- WRITTEN TASK
Quote the material below exactly as written, from the first line to the line that holds "skirt_end = 13.5", endpoints included.

- GIVEN DATA
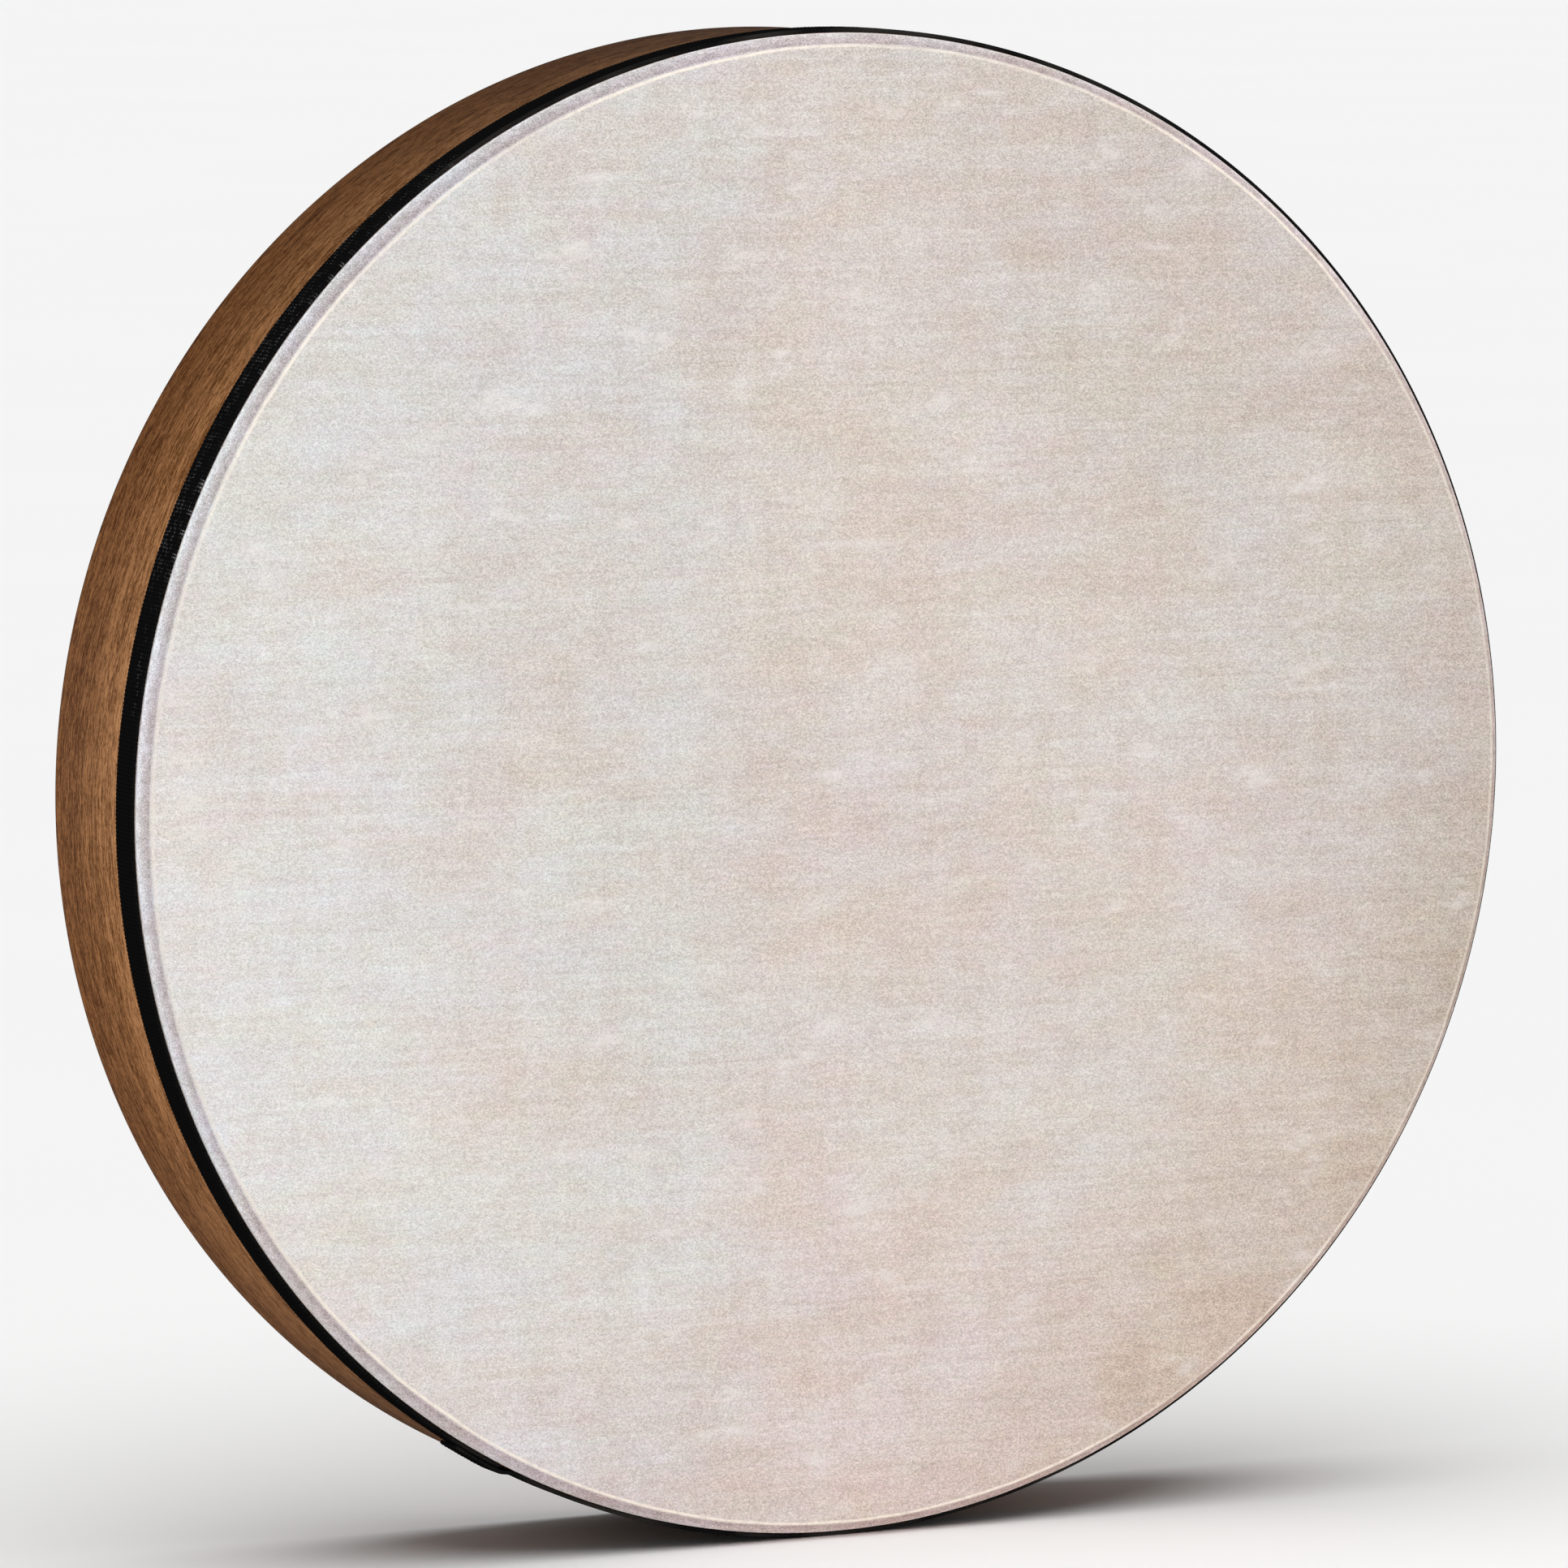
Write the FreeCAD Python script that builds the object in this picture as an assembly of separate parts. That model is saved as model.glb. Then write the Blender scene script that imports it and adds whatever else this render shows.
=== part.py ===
import FreeCAD, Part

import math
import os

# A frame drum with a fixed head: a ring of bent wood plies, a film head glued over its front
# edge, and a woven ribbon glued over the end of the head's skirt. Nothing on it moves.
#
# The drum stands upright on its rim. Its axis is +Y, the head faces -Y, the open back faces +Y
# and +Z is up. The origin is on the axis, halfway through the drum's depth. Sizes are in mm.
#
# A place in the ring's cross-section is a radius from the axis and a depth behind the head's
# playing face. An angle round the ring is counted from +X towards +Z.

INCH = 25.4

# Overall size
head_diameter = 16.0 * INCH     # across the head's skirt
drum_depth = 2.5 * INCH         # from the playing face to the back rim

# Shell
ply_nodes = (
    "shell_outer_ply",
    "shell_core_ply_1",
    "shell_core_ply_2",
    "shell_core_ply_3",
    "shell_core_ply_4",
    "shell_inner_ply",
)
ply_thickness = 1.2
seam_gap = 0.1                  # between the two ends of one bent ply
first_seam_angle = 285.0        # of the outer ply
seam_step = 150.0               # from one ply's seam to the next one's

# Bearing edge, where the head turns over the shell
crest_setback = 3.4             # from the skirt's outer face in to the crest's highest line
crest_round = 0.7
bevel_angle = 45.0              # of both slopes beside the crest
outer_edge_round = 4.5
inner_edge_round = 1.0
back_edge_round = 1.0

# Head
head_thickness = 0.35
shoulder_round = 5.0            # of the head's outer face, between bevel and skirt
skirt_end = 13.5                # depth of the skirt's free edge

# Ribbon
ribbon_start = 5.2              # depth of the ribbon's front edge
ribbon_width = 10.8
ribbon_thickness = 1.2
lap_angle = 237.0               # of the ribbon's upper end
lap_length = 14.0               # the ribbon's upper end covers this much of its lower end
lap_ramp_length = 5.0           # over which the ribbon climbs onto its lower end
lap_clearance = 0.1

# Glue
glue_thickness = 0.15
head_glue_start = 5.1           # depth of the front edge of the glue under the skirt
glue_inset = 0.5                # of a glue band's edges from the edges of what it holds

# Radii and depths that follow from these
skirt_radius = head_diameter / 2
shell_radius = skirt_radius - head_thickness - glue_thickness
bore_radius = shell_radius - len(ply_nodes) * ply_thickness
crest_radius = skirt_radius - crest_setback
ribbon_inner_radius = skirt_radius + glue_thickness
ribbon_end = ribbon_start + ribbon_width
bevel = math.radians(bevel_angle)
bevel_slope = math.tan(bevel)
playing_face_y = -drum_depth / 2

centre = FreeCAD.Vector(0, 0, 0)
drum_axis = FreeCAD.Vector(0, 1, 0)


def section_point(radius, depth):
    """A point of the cross-section, in the plane through the axis and +X."""
    return FreeCAD.Vector(radius, playing_face_y + depth, 0)


def rounded_outline(corners):
    """The closed outline through corners of (radius, depth, round)."""
    places = [section_point(radius, depth) for radius, depth, _ in corners]
    starts, ends, edges = [], [], []
    for index, (_, _, corner_round) in enumerate(corners):
        here = places[index]
        back = (places[index - 1] - here).normalize()
        ahead = (places[(index + 1) % len(places)] - here).normalize()
        half_angle = back.getAngle(ahead) / 2
        reach = corner_round / math.tan(half_angle)
        starts.append(here + back * reach)
        ends.append(here + ahead * reach)
        if corner_round > 0:
            inward = (back + ahead).normalize()
            middle = here + inward * (corner_round / math.sin(half_angle) - corner_round)
            edges.append(Part.Arc(starts[index], middle, ends[index]).toShape())
    for index in range(len(corners)):
        edges.append(Part.LineSegment(ends[index - 1], starts[index]).toShape())
    return Part.Wire(Part.__sortEdges__(edges))


def turned(corners):
    """The solid of revolution about the drum's axis with this cross-section."""
    return Part.Face(rounded_outline(corners)).revolve(centre, drum_axis, 360)


def bevel_depth(radius, crest_offset):
    """Depth at a radius on the outer bevel of a surface this far outside the shell's crest."""
    bend_round = crest_round + crest_offset
    bevel_top_radius = crest_radius + bend_round * math.tan(bevel / 2)
    return head_thickness - crest_offset + (radius - bevel_top_radius) * bevel_slope


def shell_blank():
    """The whole shell with its bearing edge and back edge cut, before it is split into plies."""
    crest_corner_depth = head_thickness + crest_round - crest_round / math.cos(bevel)
    inner_bevel_end = crest_corner_depth + (crest_radius - bore_radius) * bevel_slope
    return turned([
        (bore_radius, inner_bevel_end, inner_edge_round),
        (crest_radius, crest_corner_depth, crest_round),
        (shell_radius, bevel_depth(shell_radius, 0), outer_edge_round),
        (shell_radius, drum_depth, back_edge_round),
        (bore_radius, drum_depth, back_edge_round),
    ])


def tube(outer_radius, inner_radius):
    """A tube about the axis, longer than the drum is deep."""
    base = section_point(0, -1)
    length = drum_depth + 2
    outer = Part.makeCylinder(outer_radius, length, base, drum_axis)
    return outer.cut(Part.makeCylinder(inner_radius, length, base, drum_axis))


def seam_cut(angle):
    """The gap between the two ends of a bent ply, as a thin slab that faces round the ring."""
    wall = shell_radius - bore_radius
    corner = FreeCAD.Vector(bore_radius - wall, playing_face_y - 1, -seam_gap / 2)
    slab = Part.makeBox(3 * wall, drum_depth + 2, seam_gap, corner)
    slab.rotate(centre, drum_axis, -angle)
    return slab


def shell_ply(blank, number):
    """One bent layer of the shell, counted from the outside, with its own butt seam."""
    outer_radius = shell_radius - number * ply_thickness
    layer = blank.common(tube(outer_radius, outer_radius - ply_thickness))
    return layer.cut(seam_cut(first_seam_angle + number * seam_step))


def drum_head():
    """The film: a flat playing face that turns over the crest, down the bevel and into a skirt."""
    inner_radius = skirt_radius - head_thickness
    outer_bend = crest_round + head_thickness
    return turned([
        (0, 0, 0),
        (crest_radius + outer_bend * math.tan(bevel / 2), 0, outer_bend),
        (skirt_radius, bevel_depth(skirt_radius, head_thickness), shoulder_round),
        (skirt_radius, skirt_end, 0),
        (inner_radius, skirt_end, 0),
        (inner_radius, bevel_depth(inner_radius, 0), shoulder_round - head_thickness),
        (crest_radius + crest_round * math.tan(bevel / 2), head_thickness, crest_round),
        (0, head_thickness, 0),
    ])


def head_glue():
    """The glue between the shell's outer face and the head's skirt."""
    outer_radius = shell_radius + glue_thickness
    return turned([
        (shell_radius, head_glue_start, 0),
        (outer_radius, head_glue_start, 0),
        (outer_radius, skirt_end - glue_inset, 0),
        (shell_radius, skirt_end - glue_inset, 0),
    ])


def ribbon_glue():
    """The glue under the ribbon, which also fills the step at the skirt's free edge."""
    front = ribbon_start + glue_inset
    rear = ribbon_end - glue_inset
    return turned([
        (skirt_radius, front, 0),
        (ribbon_inner_radius, front, 0),
        (ribbon_inner_radius, rear, 0),
        (shell_radius, rear, 0),
        (shell_radius, skirt_end, 0),
        (skirt_radius, skirt_end, 0),
    ])


def rim_point(radius, angle):
    """A point of the ribbon's outline, in the plane of the ribbon's front edge."""
    turn = math.radians(angle)
    y = playing_face_y + ribbon_start
    return FreeCAD.Vector(radius * math.cos(turn), y, radius * math.sin(turn))


def rim_arc(radius, start_angle, end_angle):
    """A round stretch of the ribbon's outline."""
    middle_angle = (start_angle + end_angle) / 2
    return Part.Arc(
        rim_point(radius, start_angle),
        rim_point(radius, middle_angle),
        rim_point(radius, end_angle),
    ).toShape()


def edge_ribbon():
    """The woven ribbon: once round the rim, then its end climbs over its own start."""
    degrees_per_mm = 360.0 / (2 * math.pi * skirt_radius)
    climb_start = lap_angle + lap_length * degrees_per_mm
    climb_end = climb_start + lap_ramp_length * degrees_per_mm
    lower_end = lap_angle + 360 + (lap_length - lap_clearance) * degrees_per_mm
    lift = ribbon_thickness + lap_clearance
    edges = []
    side_radii = (ribbon_inner_radius, ribbon_inner_radius + ribbon_thickness)
    for radius in side_radii:
        upper = rim_point(radius + lift, climb_start)
        lower = rim_point(radius, climb_end)
        edges.append(rim_arc(radius + lift, lap_angle, climb_start))
        edges.append(Part.LineSegment(upper, lower).toShape())
        edges.append(rim_arc(radius, climb_end, lower_end))
    for angle, rise in ((lap_angle, lift), (lower_end, 0)):
        inner, outer = (rim_point(radius + rise, angle) for radius in side_radii)
        edges.append(Part.LineSegment(inner, outer).toShape())
    outline = Part.Wire(Part.__sortEdges__(edges))
    return Part.Face(outline).extrude(drum_axis * ribbon_width)


def build():
    """Every piece of the drum, by node name."""
    blank = shell_blank()
    pieces = {node: shell_ply(blank, number) for number, node in enumerate(ply_nodes)}
    pieces["drum_head"] = drum_head()
    pieces["head_glue"] = head_glue()
    pieces["ribbon_glue"] = ribbon_glue()
    pieces["edge_ribbon"] = edge_ribbon()
    return pieces


os.makedirs("parts", exist_ok=True)
for node, piece in build().items():
    piece.exportStep("parts/" + node + ".step")
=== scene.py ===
import math

import bpy
import numpy as np
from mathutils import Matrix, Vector


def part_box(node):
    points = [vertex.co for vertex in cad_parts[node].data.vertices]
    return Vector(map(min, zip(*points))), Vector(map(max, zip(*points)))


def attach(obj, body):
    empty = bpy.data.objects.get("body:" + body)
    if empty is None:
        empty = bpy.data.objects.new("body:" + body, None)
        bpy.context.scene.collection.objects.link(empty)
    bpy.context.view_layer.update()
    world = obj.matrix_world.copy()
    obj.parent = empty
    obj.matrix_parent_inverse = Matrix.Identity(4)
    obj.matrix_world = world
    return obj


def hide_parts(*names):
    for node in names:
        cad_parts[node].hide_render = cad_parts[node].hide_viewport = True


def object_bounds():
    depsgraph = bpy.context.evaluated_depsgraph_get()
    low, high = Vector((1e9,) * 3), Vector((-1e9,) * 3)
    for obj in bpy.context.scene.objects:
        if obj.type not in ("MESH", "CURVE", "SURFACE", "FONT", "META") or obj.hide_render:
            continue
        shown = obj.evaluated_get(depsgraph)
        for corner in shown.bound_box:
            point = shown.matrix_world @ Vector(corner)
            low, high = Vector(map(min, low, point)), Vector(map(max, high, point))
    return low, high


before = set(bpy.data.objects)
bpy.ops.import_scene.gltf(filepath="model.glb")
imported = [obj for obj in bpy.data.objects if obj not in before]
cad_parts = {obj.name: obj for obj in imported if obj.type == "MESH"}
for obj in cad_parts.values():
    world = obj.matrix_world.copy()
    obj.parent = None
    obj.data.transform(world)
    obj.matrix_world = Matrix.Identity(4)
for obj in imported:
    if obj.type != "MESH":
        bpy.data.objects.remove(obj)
cad_low, cad_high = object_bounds()

# The looks of the frame drum: the wood plies, the film head and the woven edge ribbon, each built
# as a fine mesh over its CAD node and given a procedural material.
#
# Cross-sections are in millimetres, as (radius from the axis, depth behind the playing face).
# An angle round the rim is in degrees, counted from +X towards +Z.

MM = 0.001
SEED = 16

# ---------------------------------------------------------------- sizes from the frame


def node_size(node):
    """A node's outer radius, and the depths at which it starts and ends, in mm."""
    low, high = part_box(node)
    playing_face_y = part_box("drum_head")[0].y
    radius = (high.z - low.z) / 2
    return radius / MM, (low.y - playing_face_y) / MM, (high.y - playing_face_y) / MM


PLAYING_FACE_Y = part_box("drum_head")[0].y
SKIRT_RADIUS, _, SKIRT_END = node_size("drum_head")
PLY_NODES = [
    "shell_outer_ply",
    "shell_core_ply_1",
    "shell_core_ply_2",
    "shell_core_ply_3",
    "shell_core_ply_4",
    "shell_inner_ply",
]
PLY_RADII = [node_size(node)[0] for node in PLY_NODES]
PLY_THICKNESS = (PLY_RADII[0] - PLY_RADII[-1]) / (len(PLY_NODES) - 1)
SHELL_RADIUS = PLY_RADII[0]
BORE_RADIUS = PLY_RADII[-1] - PLY_THICKNESS
RIBBON_RADIUS, RIBBON_START, RIBBON_END = node_size("edge_ribbon")
GLUE_RADIUS = node_size("ribbon_glue")[0]
DRUM_DEPTH = (cad_high.y - cad_low.y) / MM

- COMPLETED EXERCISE
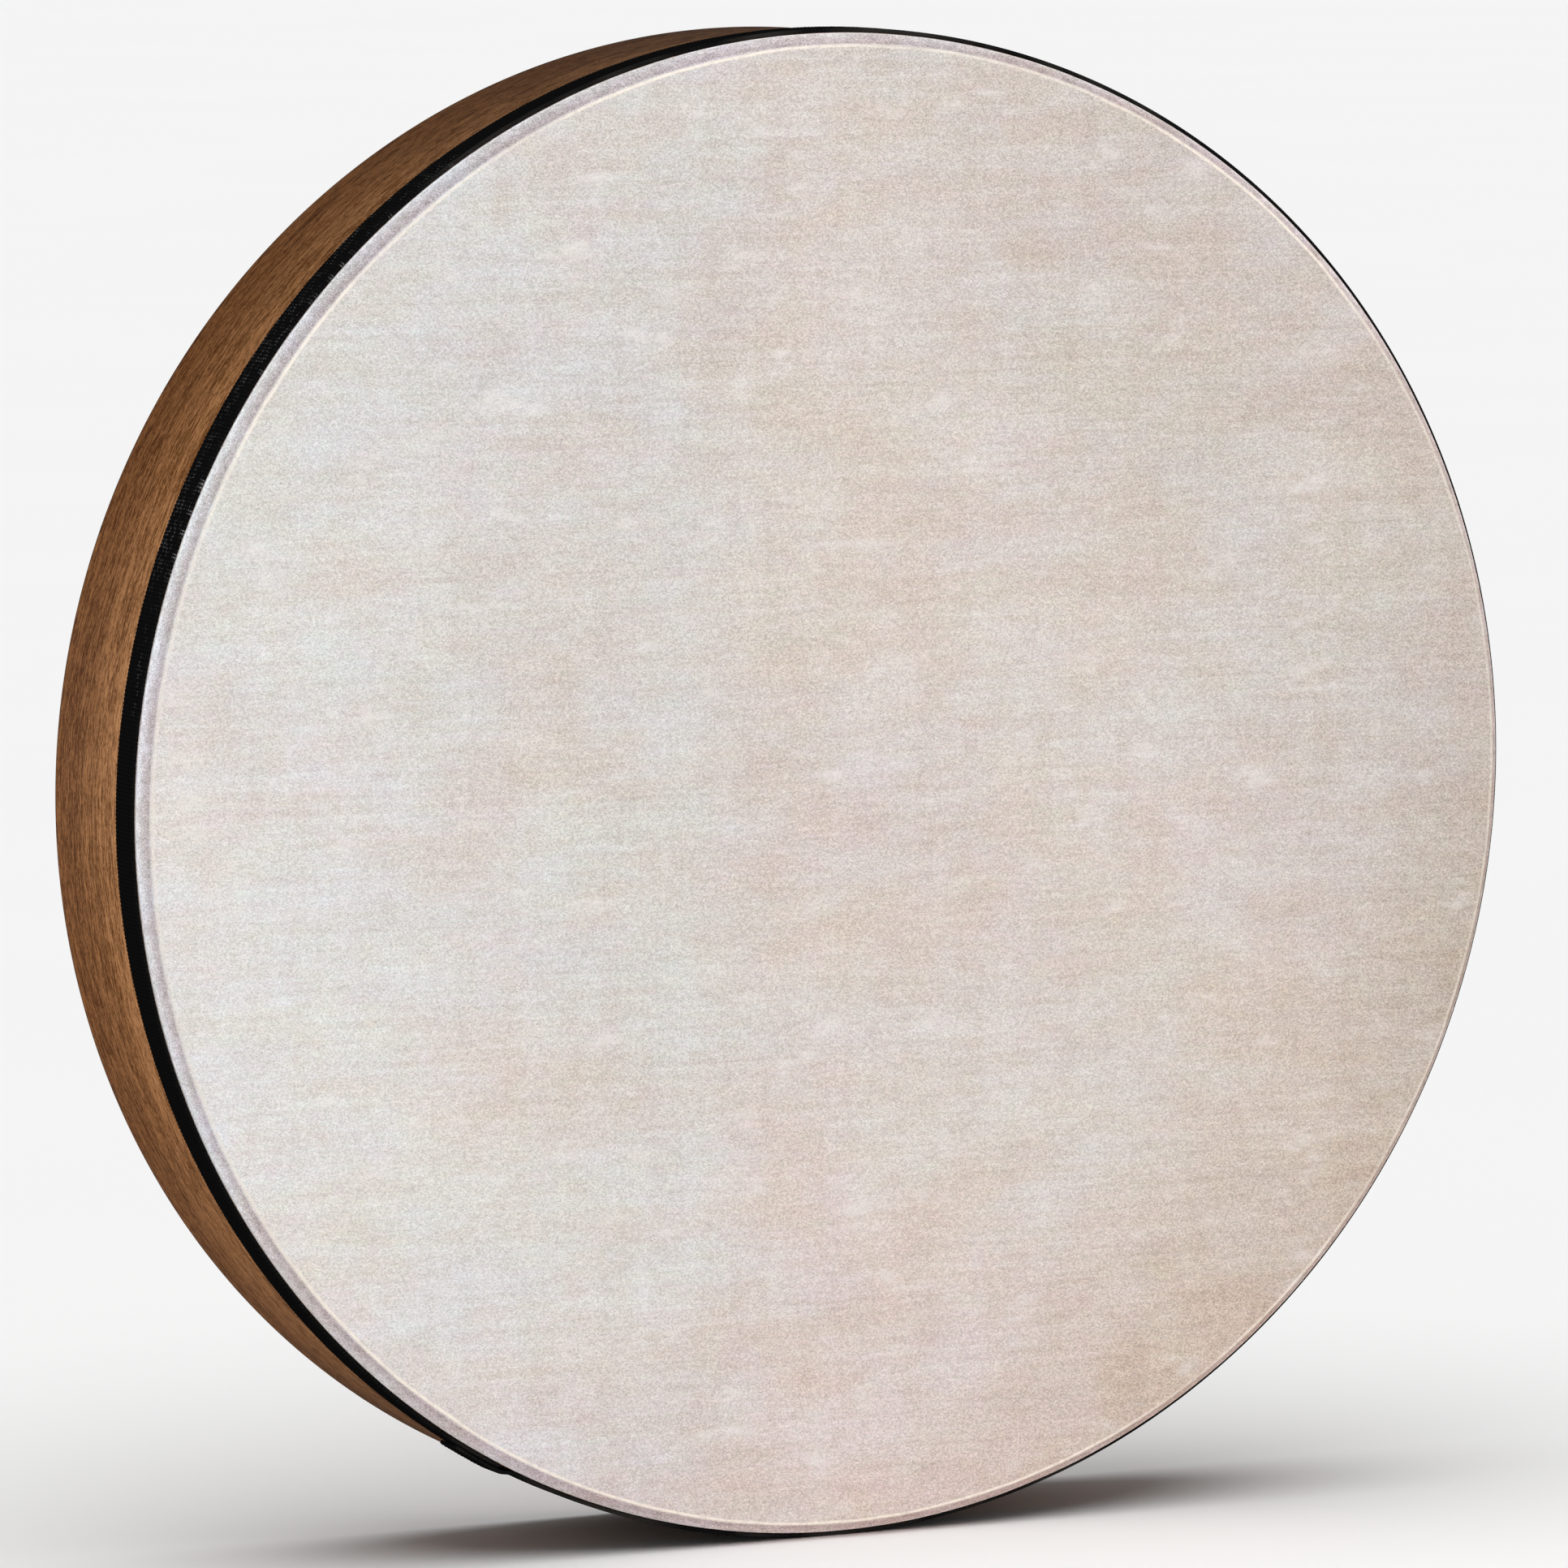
Write the FreeCAD Python script that builds the object in this picture as an assembly of separate parts. That model is saved as model.glb. Then write the Blender scene script that imports it and adds whatever else this render shows.
=== part.py ===
import FreeCAD, Part

import math
import os

# A frame drum with a fixed head: a ring of bent wood plies, a film head glued over its front
# edge, and a woven ribbon glued over the end of the head's skirt. Nothing on it moves.
#
# The drum stands upright on its rim. Its axis is +Y, the head faces -Y, the open back faces +Y
# and +Z is up. The origin is on the axis, halfway through the drum's depth. Sizes are in mm.
#
# A place in the ring's cross-section is a radius from the axis and a depth behind the head's
# playing face. An angle round the ring is counted from +X towards +Z.

INCH = 25.4

# Overall size
head_diameter = 16.0 * INCH     # across the head's skirt
drum_depth = 2.5 * INCH         # from the playing face to the back rim

# Shell
ply_nodes = (
    "shell_outer_ply",
    "shell_core_ply_1",
    "shell_core_ply_2",
    "shell_core_ply_3",
    "shell_core_ply_4",
    "shell_inner_ply",
)
ply_thickness = 1.2
seam_gap = 0.1                  # between the two ends of one bent ply
first_seam_angle = 285.0        # of the outer ply
seam_step = 150.0               # from one ply's seam to the next one's

# Bearing edge, where the head turns over the shell
crest_setback = 3.4             # from the skirt's outer face in to the crest's highest line
crest_round = 0.7
bevel_angle = 45.0              # of both slopes beside the crest
outer_edge_round = 4.5
inner_edge_round = 1.0
back_edge_round = 1.0

# Head
head_thickness = 0.35
shoulder_round = 5.0            # of the head's outer face, between bevel and skirt
skirt_end = 13.5                # depth of the skirt's free edge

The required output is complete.